Korea: Forgotten Conflict PC CD-ROM
Developed by Plastic Reality
Released: 7th November 2003
Commandos: Behind Enemy Lines was far more of an influential title than it was ever given credit for. As well as Commandos itself having a couple of sequels the game has influenced various other titles such as Desperados and Star Trek: Away Team all of which were good games. Korea: Forgotten Conflict is the latest title to have been influenced by the Pyro Studios classic and like Desperados and Away Team it has chosen another theme other than World War II, which helps to keep things interesting for fans of this style of game.
Korea: Forgotten Conflict is based, as you would expect in Korea and concentrates on the North Korean's invasion of South Korea. South Korea is almost taken but you control a small group of soldiers and have arrived in a small area located on the south-east of the country as this is the only area not to be under North Korean control. Korea: Forgotten Conflict has two difficulty modes, normal and hard, but even on normal mode don't expect an easy life of it. In all there are two tutorials to introduce you to the game and ten missions to complete, none of which are easy.
As you would expect, the gameplay is very similar in nature to Commandos. Many of the gameplay elements of Commandos can be found in Korea: FC, although for the most part the interface is not as comfortable. My biggest complaint has to the method you have to employ for moving the camera. Instead of simply employing the standard bump/edge scrolling (where you simply move the mouse to the edge of the screen to scroll) you have to hold the mouse wheel down and move the mouse or use the cursor keys to scroll around. To rotate the map you have to hold down the shift key whilst holding down the mouse wheel and then move the mouse to move the screen. In all honesty this is simply insane and unnecessarily awkward in a game where timing is of the essence.

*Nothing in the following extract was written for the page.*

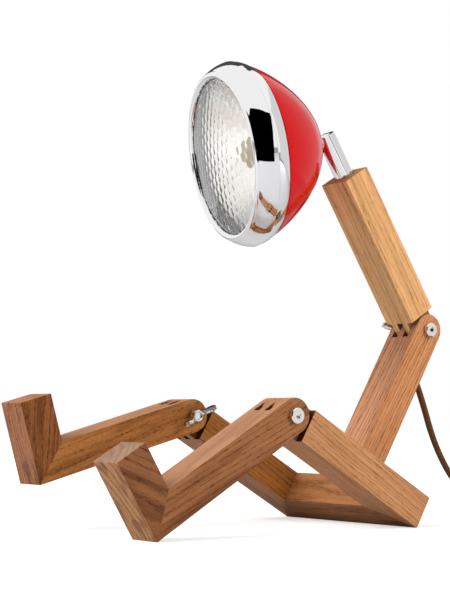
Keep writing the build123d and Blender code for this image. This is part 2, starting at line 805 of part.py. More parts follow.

When you open boxes etc. you can transfer the items from the box to your character's units in a similar way to how you would do it in Commandos except that here it's more awkward. The inventory panel for your character and the location you are collecting the goods from are too far apart. You have to drag and drop the items from one end of the screen to the other (in Commandos the panels are side by side). This might seem a small complaint but it get's very annoying and time consuming when four or five items need to be transferred and there is no transfer all button, which would have made it far more bearable. Worst of all though you can't configure the controls so if you're uncomfortable with the default setup, it's tough.
What I did like though was the way you can highlight the locations of items. An icon in place of a building which contains items that maybe of some use. This prevents needless searching of buildings which can be a pain in other games. You can also highlight the enemies on the map. Doing this makes the enemies turn red, dead enemies turn pink and your own units turn blue. This allows you to easily see the locations of the enemies and avoids getting your units killed by an enemy that you didn't see.
Graphically Korea: Forgotten Conflict looks good. The game is in full 3D and you can rotate the map and zoom in when needed to. The game's missions have a nice variety of landscapes and architecture which is most welcome and helps to prevent the missions from appearing to be only slightly different from each other. The game's camera is a more top-down/bird's eye view than you have in Commandos and isn't too bad at all. I would have liked the addition of a first person view though for those stealthy moments and this would have also given the game an edge over existing titles. You can lock the camera to the character if you wish but more often than not this feels restrictive so you probably won't use this feature too much.
The introduction to the game isn't subtitled but otherwise the game is fine for deaf gamers. The tutorials and missions are fully subtitled and you even have your unit's responses given in text in the top left hand corner of the screen, which is impressive. Like Commandos you can select an enemy to find out their line of sight but there isn't any method of knowing how much noise you are making (Commandos 2 had a sound ripple effect so you could see whether the noise you were making could be heard by your enemies). Mission objectives can be recalled at any time although they are rather brief versions of what's delivered at the beginning of the mission.
Korea: Forgotten Conflict is actually a good game although fans of Commandos will find a game that lacks some much needed refinements. If you can ignore these though and don't mind games where you really have to put a lot of brainwork in you should enjoy the game. The originality of the game also goes in it's favour and it's refreshing not to have another World War II RTS. However the diabolical camera makes life more complicated than it should be and with the difficulty already quite high it's something you could well do without. It would have also been good if you could have configured the controls too.
Game Rating: 6.9/10
If you appreciate the difficulty and complexity of the Commandos games then you'll enjoy Korea: Forgotten Conflict. However there are some issues with the game and parts of the interface are simply not comfortable and lack refinement.
The introduction isn't subtitled but otherwise there are no problems for deaf gamers.